Can the data below be echoed back word for word?
## Begin Collected data
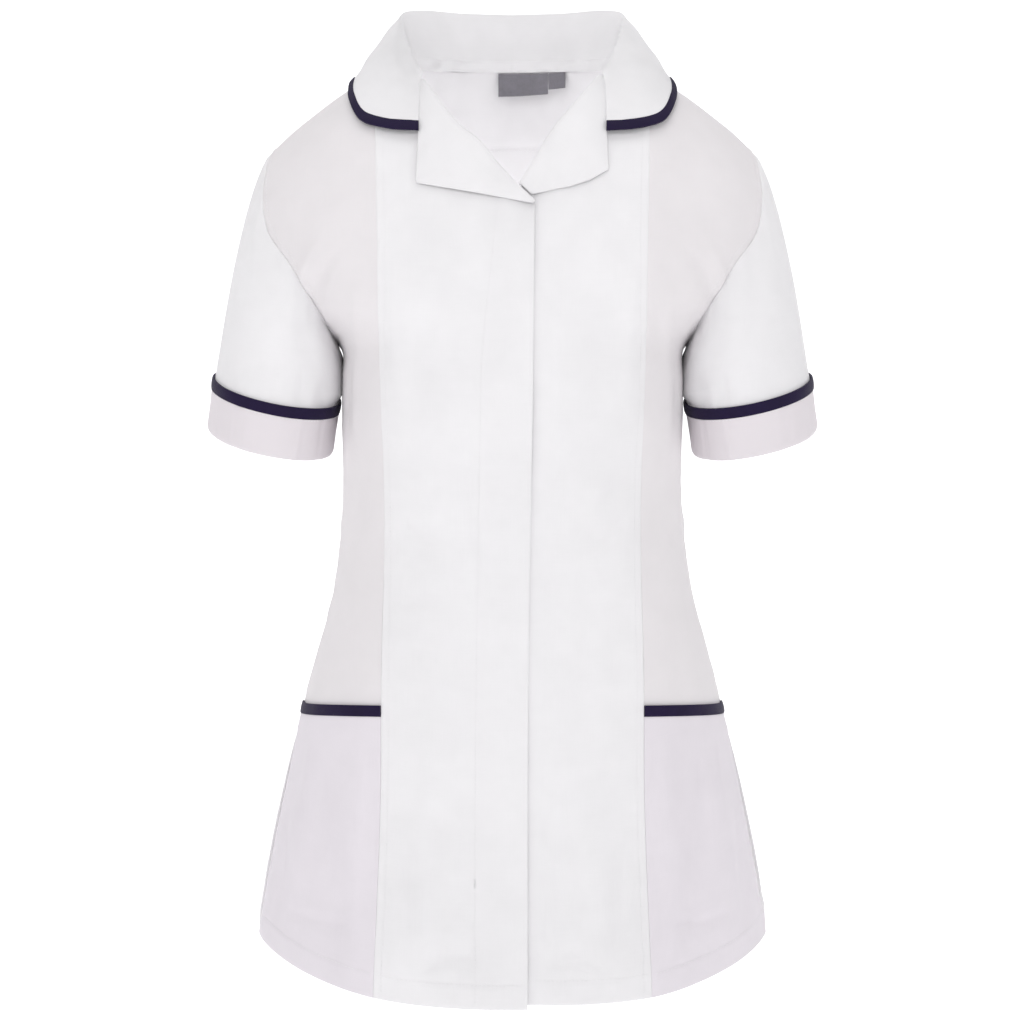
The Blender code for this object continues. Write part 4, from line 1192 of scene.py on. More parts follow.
def front_shell(side, table, roll, closing):
    """One front: the right one with its raised fly band, the left one dipping where it passes under."""
    grid = front_grid(table, roll, closing, UNDER_HEM_RISE if side > 0 else 0.0)
    facing = outward(-1, grid)
    on_ridge = grid[0, :, 1] == 0
    facing[0, on_ridge] = ridge_facing(grid[0, on_ridge, 0])
    if side < 0:
        width = np.linalg.norm(np.diff(grid, axis=1), axis=-1)
        gone = np.pad(np.cumsum(width[:, ::-1], axis=1), ((0, 0), (1, 0)))[:, ::-1]
        fly = 1 - smooth_step((gone - FLY_WIDTH + 0.0004) / 0.0016)
        raised = FLY_RAISE * fly - 0.00025 * bell(gone - FLY_WIDTH, 0.0007)
        thickness = CLOTH + fly * (FLY_DEPTH - CLOTH)
    else:
        raised = left_offset(grid[..., 0])
        thickness = CLOTH
    grid = grid + facing * raised[..., None]
    grid[:, 0, 0] -= SHOWN_SEAM / 2
    grid[0, on_ridge, 1] -= SHOWN_SEAM / 2
    return Shell(grid, facing, thickness)


def left_offset(x):
    """The left front dips where it passes under the right one."""
    start, full = UNDER_DROP_SPAN
    return UNDER_DROP * smooth_step((start - x) / (start - full))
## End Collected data
### Reply to the exercise
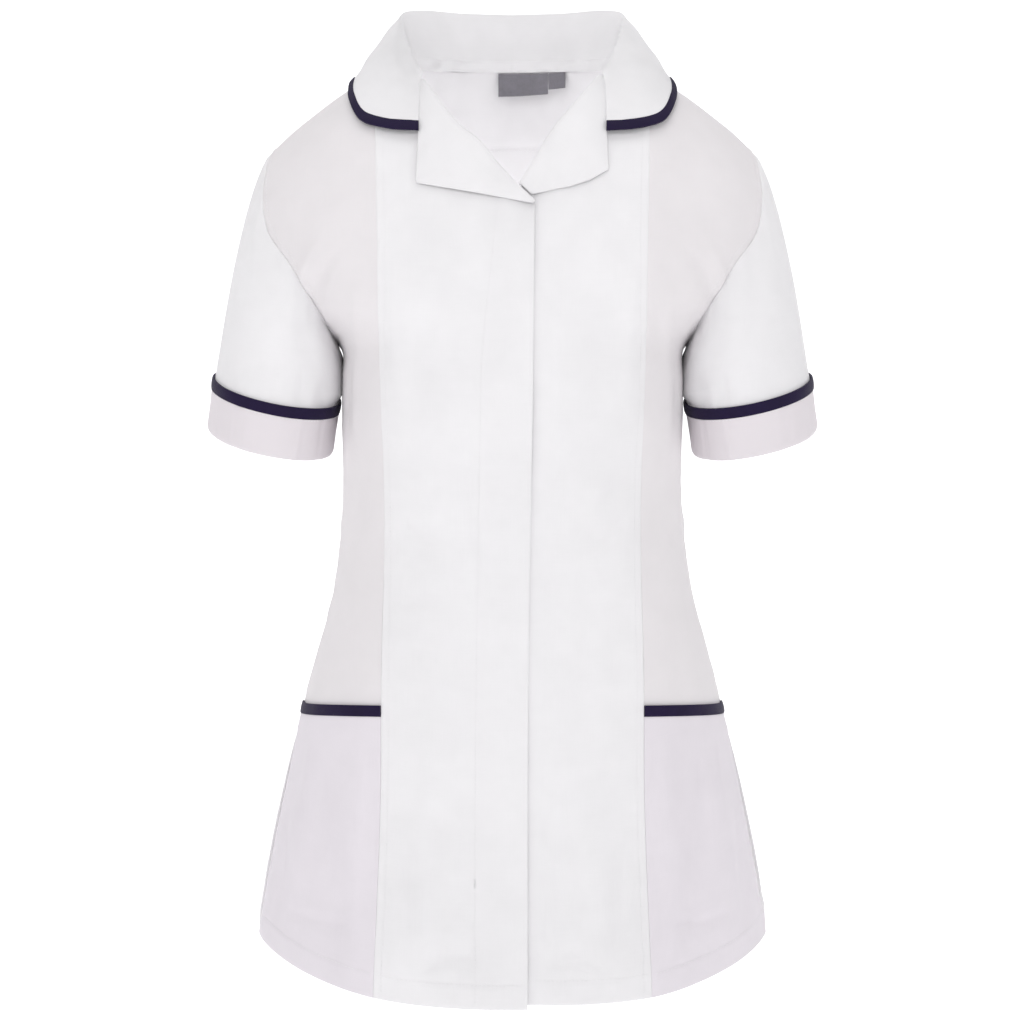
The Blender code for this object continues. Write part 4, from line 1192 of scene.py on. More parts follow.
def front_shell(side, table, roll, closing):
    """One front: the right one with its raised fly band, the left one dipping where it passes under."""
    grid = front_grid(table, roll, closing, UNDER_HEM_RISE if side > 0 else 0.0)
    facing = outward(-1, grid)
    on_ridge = grid[0, :, 1] == 0
    facing[0, on_ridge] = ridge_facing(grid[0, on_ridge, 0])
    if side < 0:
        width = np.linalg.norm(np.diff(grid, axis=1), axis=-1)
        gone = np.pad(np.cumsum(width[:, ::-1], axis=1), ((0, 0), (1, 0)))[:, ::-1]
        fly = 1 - smooth_step((gone - FLY_WIDTH + 0.0004) / 0.0016)
        raised = FLY_RAISE * fly - 0.00025 * bell(gone - FLY_WIDTH, 0.0007)
        thickness = CLOTH + fly * (FLY_DEPTH - CLOTH)
    else:
        raised = left_offset(grid[..., 0])
        thickness = CLOTH
    grid = grid + facing * raised[..., None]
    grid[:, 0, 0] -= SHOWN_SEAM / 2
    grid[0, on_ridge, 1] -= SHOWN_SEAM / 2
    return Shell(grid, facing, thickness)


def left_offset(x):
    """The left front dips where it passes under the right one."""
    start, full = UNDER_DROP_SPAN
    return UNDER_DROP * smooth_step((start - x) / (start - full))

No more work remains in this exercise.